<class 'jinja2.exceptions.TemplateRuntimeError'>, original message: No filter named 'split' found." when trying to run the playbook

MarkhamLee commented 12 months ago

When attempting to run the playbook to setup K3s on three nodes I get the following fatal error:

fatal: [192.168.47.124]: FAILED! => {"msg": "An unhandled exception occurred while templating '{% if groups[group_name_master | default('master')] | length > 1 %}\n {% if ansible_hostname == hostvars[groups[group_name_master | default('master')][0]]['ansible_hostname'] %}\n --cluster-init\n {% else %}\n --server https://{{ hostvars[groups[group_name_master | default('master')][0]].k3s_node_ip | split(\",\") | first | ansible.utils.ipwrap }}:6443\n {% endif %}\n --token {{ k3s_token }}\n{% endif %} {{ extra_server_args | default('') }}'. Error was a <class 'jinja2.exceptions.TemplateRuntimeError'>, original message: No filter named 'split' found."}

I get this for my node with IPs endign in .124 and .132.

Next the playbook attempts to connect to 192.168.47.120, which fails after 20 tries and then I get the following error:

fatal: [192.168.47.120]: FAILED! => {"attempts": 20, "changed": false, "cmd": ["k3s", "kubectl", "get", "nodes", "-l", "node-role.kubernetes.io/master=true", "-o=jsonpath={.items[*].metadata.name}"], "delta": "0:00:00.072262", "end": "2023-11-05 19:59:39.879683", "rc": 0, "start": "2023-11-05 19:59:39.807421", "stderr": "", "stderr_lines": [], "stdout": "node2", "stdout_lines": ["node2"]}

Expected Behavior

The playbook should install K3s on all three nodes and they should all be able to connect to each other.

Current Behavior

The playbook fails to execute fully and install K3s on all three of my nodes.

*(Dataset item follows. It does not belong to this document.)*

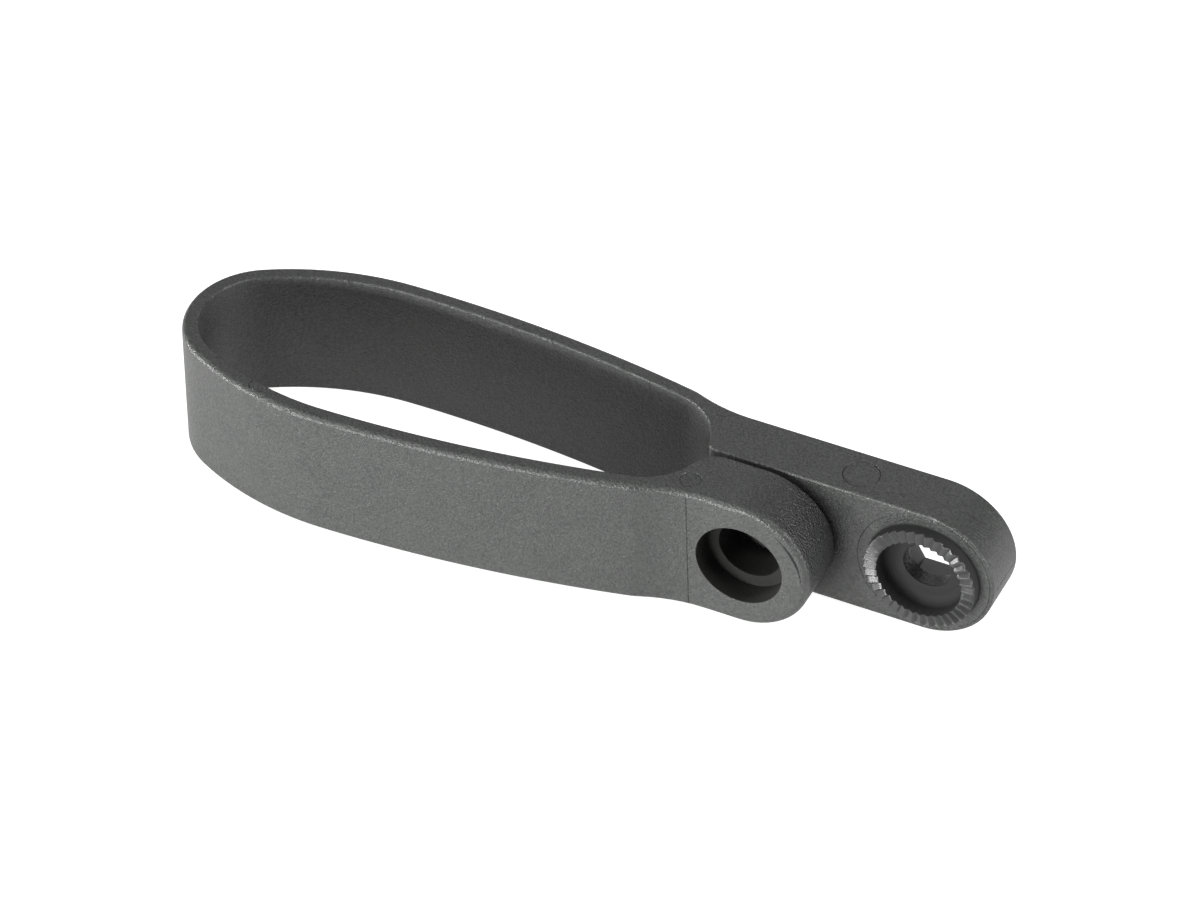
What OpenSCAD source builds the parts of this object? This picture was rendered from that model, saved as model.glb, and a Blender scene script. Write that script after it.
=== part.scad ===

However, if I just try to install on one node, it appears to install just fine, trying to add subsequent nodes via the playbook fails as well.

Steps to Reproduce

create a directory called my-cluster within inventory, copy group_vars into it
Edit the hosts.ini file with the three IP addresses of my nodes
I installed the requirements.txt file via this command

ansible-galaxy install -r ./collections/requirements.yml

Ran the followign command to run the playbook:

ansible-galaxy install -r ./collections/requirements.yml

Context (variables)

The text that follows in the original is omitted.